Sustainability Commitments
AMH has fully allocated its January 2024 green bond proceeds to eligible environmental projects, signaling continued commitment to sustainability—a factor of growing importance to institutional investors.
Balance Sheet
As of year-end 2025, the company maintained strong liquidity with \$108.5 million in cash and a manageable debt profile (weighted-average interest rate: 4.5%, maturity: 8.1 years). The company also generated \$57.7 million in retained cash flow in Q4 and \$205.3 million for the year.
Potential Share Price Catalysts and Risks
- Dividend Increase and Buybacks: The 10% dividend hike and new buyback authorizations are likely to support the share price, especially given the significant buyback activity already executed.
- Continued NOI and FFO Growth: The ability to drive NOI and FFO growth, despite a moderating environment, should be viewed positively by investors.
- Slower Growth Outlook: Guidance for 2026 implies slower growth than 2025, which may temper aggressive share price appreciation but underpins stability and steady returns.

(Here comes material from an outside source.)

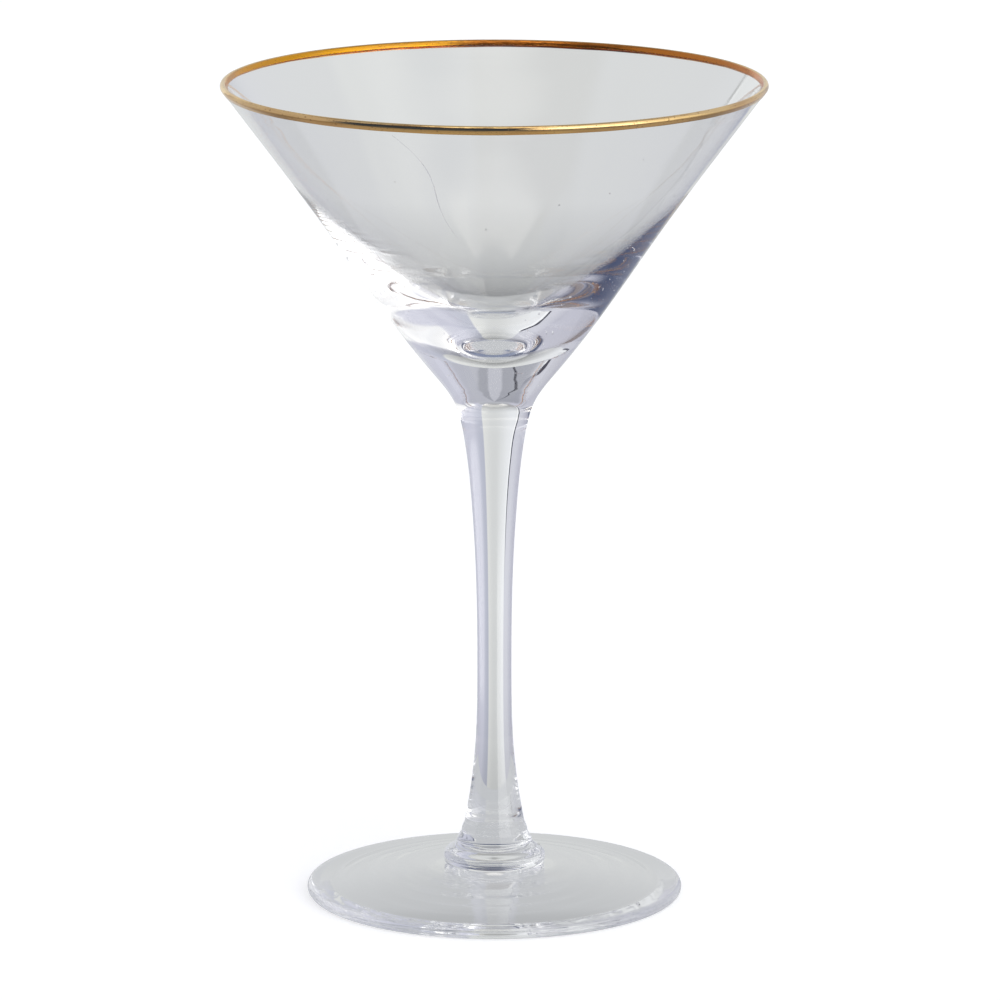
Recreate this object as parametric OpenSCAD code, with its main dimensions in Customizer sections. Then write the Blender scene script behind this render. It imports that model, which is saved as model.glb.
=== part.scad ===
// Martini glass: a cone bowl on a thick solid base, fused to a drawn waisted stem,
// a stepped collar and a shallow cone foot, with a fired-on gold band round the lip.
// Every piece is turned about Z. The foot stands on z = 0.

/* [Overall] */
// Height from the table to the top of the gilded lip
height = 183; // [175:0.1:190]
// Diameter over the gilded lip
rim_d = 120; // [115:0.1:124]
// Diameter of the foot
foot_d = 83.6; // [76:0.1:90]

/* [Bowl] */
// Thickness of the wall at the lip
lip_t = 1.2; // [1:0.05:1.6]
// Angle of the wall from vertical at the lip
lip_angle = 36.5; // [36:0.1:37]
// Height of the fused joint between bowl and stem
joint_z = 110.5; // [109:0.1:112]
// Radius of the fused joint between bowl and stem
joint_r = 8.4; // [8:0.1:8.8]
// Height of the lowest point inside the bowl
floor_z = 124.9; // [124.6:0.1:125.4]
// Radius at the edge of the rounded bottom inside the bowl
well_r = 12.5; // [12.3:0.1:12.8]
// Rise of that rounded bottom from its middle to its edge
well_rise = 4.3; // [4.1:0.1:4.5]

/* [Stem] */
// Radius of the stem at its waist
waist_r = 3.8; // [3.5:0.05:4.2]
// Height of the waist
waist_z = 54; // [50:1:58]
// Height of the fused joint between stem and collar
collar_z = 16; // [15.5:0.1:16.5]
// Radius of the fused joint between stem and collar
collar_r = 6.7; // [6.5:0.1:7]

/* [Foot] */
// Height of the seat on the foot that carries the collar
seat_z = 7.1; // [6.9:0.1:7.3]
// Radius of that seat
seat_r = 11.2; // [11:0.1:11.4]
// Radius of the collar's widest ring
ring_r = 11.3; // [11.2:0.1:11.5]
// Thickness of the rounded edge of the foot
edge_t = 2.6; // [2.2:0.1:3]
// Inner radius of the flat ring that the foot rests on
rest_r1 = 36; // [35:0.5:37]
// Outer radius of the flat ring that the foot rests on
rest_r2 = 39; // [38.5:0.1:39.5]
// Rise of the hollow under the middle of the foot
hollow_h = 4.6; // [4:0.1:4.8]

/* [Gold band] */
// Thickness of the gold layer
gold_t = 0.12; // [0.1:0.01:0.2]
// Width of the band down the outside of the wall
gold_out = 1.15; // [0.8:0.05:3]
// Width of the band down the inside of the wall
gold_in = 1; // [0.8:0.05:3]

/* [Hidden] */
$fn = 128;
glass_tint = [0.85, 0.88, 0.90, 0.45];
gold_tint = [0.78, 0.60, 0.36];

// The lip is a full round about this point; up_wall runs up the wall and out_wall out of it
lip_c = [rim_d / 2 - lip_t / 2 - gold_t, height - lip_t / 2 - gold_t];
up_wall = [sin(lip_angle), cos(lip_angle)];
out_wall = [cos(lip_angle), -sin(lip_angle)];
// Length of the straight stretch of wall below the lip
lip_land = 4;

// A smooth curve through knots of [z, r, slope dr/dz], as points of [r, z]
function ease(p, q, t) =
    let (h = q[0] - p[0], t2 = t * t, t3 = t2 * t)
    [(2 * t3 - 3 * t2 + 1) * p[1] + (t3 - 2 * t2 + t) * h * p[2]
        + (3 * t2 - 2 * t3) * q[1] + (t3 - t2) * h * q[2],
     p[0] + h * t];
function through(knots, steps) =
    [for (k = [0 : len(knots) - 2]) for (i = [(k == 0 ? 0 : 1) : steps])
        ease(knots[k], knots[k + 1], i / steps)];
// An arc of radius r about c, from angle a to angle b, as points of [r, z]
function arc(c, r, a, b, steps) =
    [for (i = [0 : steps]) let (g = a + (b - a) * i / steps) [c[0] + r * cos(g), c[1] + r * sin(g)]];

// A point beside the lip: side is +1 outside or -1 inside, down is how far below the lip's centre
function beside_lip(side, down, off) = lip_c + out_wall * side * off - up_wall * down;

// Outside of the bowl from the stem joint to the straight stretch under the lip
outer_top = beside_lip(1, lip_land, lip_t / 2);
outer_wall = through([
    [joint_z, joint_r, 0.36],
    [joint_z + 8.5, 14.25, 0.83],
    [joint_z + 39.5, 36.45, 0.69],
    [outer_top[1], outer_top[0], tan(lip_angle)]
], 12);

// Inside of the bowl: a rounded bottom, then a wall that thins steadily up to the lip
well_power = 1.7;
well_z = floor_z + well_rise;
well_floor = [for (i = [16 : -1 : 0]) let (t = i / 16)
    [well_r * t, floor_z + well_rise * pow(t, well_power)]];
inner_top = beside_lip(-1, lip_land, lip_t / 2);
inner_wall = through([
    [well_z, well_r, well_r / (well_power * well_rise)],
    [well_z + 2, well_r + 3.2, 1.42],
    [well_z + 4.4, well_r + 6.4, 1.22],
    [well_z + 7.3, well_r + 9.7, 1.07],
    [well_z + 11.8, well_r + 14.3, 0.98],
    [well_z + 22.8, well_r + 24, 0.8],
    [well_z + 30.8, well_r + 30.1, 0.74],
    [inner_top[1], inner_top[0], tan(lip_angle)]
], 6);

// Side of the stem from the collar to the bowl joint
stem_side = through([
    [collar_z, collar_r, -0.2],
    [32, 4.4, -0.085],
    [waist_z, waist_r, 0],
    [84, 4.68, 0.068],
    [100, 6.19, 0.14],
    [joint_z, joint_r, 0.36]
], 8);

// Side of the collar from its seat to the stem: a wide round ring, then two soft beads
step_z = [11.7, 13.9];
step_r = [8.4, 7.35];
collar_ring = through([
    [seat_z, seat_r, 0.2],
    [seat_z + 1, ring_r, 0.1],
    [seat_z + 1.9, ring_r - 0.1, -0.4],
    [seat_z + 3, ring_r - 1, -1.6],
    [step_z[0], step_r[0], -0.8]
], 5);
collar_beads = concat(
    through([[step_z[0], step_r[0], 0], [step_z[1], step_r[1], -0.6]], 5),
    through([[step_z[1], step_r[1], 0], [collar_z, collar_r, -0.5]], 5)
);

// Upper face of the foot, from the seat out to the rounded edge: mostly cone, and a little dished
cone_share = 0.85;
function foot_top(r) =
    let (edge_r = foot_d / 2 - edge_t / 2, t = (edge_r - r) / (edge_r - seat_r))
    edge_t + (seat_z - edge_t) * (cone_share * t + (1 - cone_share) * t * t);
// Hollow under the foot, a shallow cone with a softened tip
hollow_power = 1.2;
function foot_hollow(r) = hollow_h * (1 - pow(r / rest_r1, hollow_power));

module turned(points) {
    rotate_extrude()
        polygon(points);
}

module bowl() {
    color(glass_tint)
        turned(concat(
            [[0, joint_z]],
            outer_wall,
            arc(lip_c, lip_t / 2, -lip_angle, 180 - lip_angle, 12),
            [for (i = [len(inner_wall) - 1 : -1 : 1]) inner_wall[i]],
            well_floor
        ));
}

module gold_rim() {
    lip_r = lip_t / 2;
    skin_r = lip_r + gold_t;
    color(gold_tint)
        turned(concat(
            [beside_lip(1, gold_out, lip_r)],
            [beside_lip(1, gold_out - gold_t, skin_r)],
            arc(lip_c, skin_r, -lip_angle, 180 - lip_angle, 12),
            [beside_lip(-1, gold_in - gold_t, skin_r)],
            [beside_lip(-1, gold_in, lip_r)],
            arc(lip_c, lip_r, 180 - lip_angle, -lip_angle, 12)
        ));
}

module stem() {
    color(glass_tint)
        turned(concat([[0, collar_z]], stem_side, [[0, joint_z]]));
}

module foot_collar() {
    color(glass_tint)
        turned(concat([[0, seat_z]], collar_ring, collar_beads, [[0, collar_z]]));
}

module foot() {
    edge_c = [foot_d / 2 - edge_t / 2, edge_t / 2];
    color(glass_tint)
        turned(concat(
            [[0, seat_z]],
            [for (i = [0 : 16]) let (r = seat_r + (edge_c[0] - seat_r) * i / 16) [r, foot_top(r)]],
            arc(edge_c, edge_t / 2, 75, -75, 8),
            [[rest_r2, 0]],
            [for (i = [16 : -1 : 0]) let (r = rest_r1 * i / 16) [r, foot_hollow(r)]]
        ));
}

bowl();
gold_rim();
stem();
foot_collar();
foot();
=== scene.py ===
import math

import bmesh
import bpy
import numpy as np
from mathutils import Matrix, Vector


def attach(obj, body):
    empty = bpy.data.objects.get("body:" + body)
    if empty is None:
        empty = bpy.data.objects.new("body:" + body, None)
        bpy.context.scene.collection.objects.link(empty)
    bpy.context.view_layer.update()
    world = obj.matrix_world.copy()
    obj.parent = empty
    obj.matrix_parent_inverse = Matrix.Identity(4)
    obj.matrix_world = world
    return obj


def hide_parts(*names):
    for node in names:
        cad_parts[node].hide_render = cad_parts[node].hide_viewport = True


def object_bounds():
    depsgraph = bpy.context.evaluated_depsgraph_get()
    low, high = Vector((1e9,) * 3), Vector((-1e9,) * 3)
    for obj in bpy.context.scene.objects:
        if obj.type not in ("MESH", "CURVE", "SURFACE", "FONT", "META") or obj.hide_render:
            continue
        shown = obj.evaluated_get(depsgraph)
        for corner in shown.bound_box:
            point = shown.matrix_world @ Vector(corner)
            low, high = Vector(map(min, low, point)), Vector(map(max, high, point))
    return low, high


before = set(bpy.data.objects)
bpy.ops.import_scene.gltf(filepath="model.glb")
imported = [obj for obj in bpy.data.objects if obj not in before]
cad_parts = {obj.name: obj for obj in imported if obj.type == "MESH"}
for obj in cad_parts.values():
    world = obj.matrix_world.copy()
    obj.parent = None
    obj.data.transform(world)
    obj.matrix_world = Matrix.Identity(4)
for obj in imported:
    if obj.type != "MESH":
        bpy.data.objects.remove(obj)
cad_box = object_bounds()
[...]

- Execution Risks: As always, execution of development deliveries and managing property expenses (notably taxes) are important risk factors to monitor.
Conclusion
AMH’s Q4 and full-year results underscore its resilience and operational excellence in the single-family rental sector. The combination of a dividend increase, aggressive buybacks, and prudent capital investment in new development positions the company as a steady value creator, even amid a more challenging macro backdrop. Shareholders should view the increased dividend, buybacks, and continued NOI and FFO growth as positive catalysts, while moderating their expectations for rapid top-line expansion in 2026.
Disclaimer: This article is for informational purposes only and does not constitute investment advice. All forward-looking statements are subject to risks and uncertainties as described in the company’s filings. Investors should conduct their own research or consult a professional advisor before making investment decisions.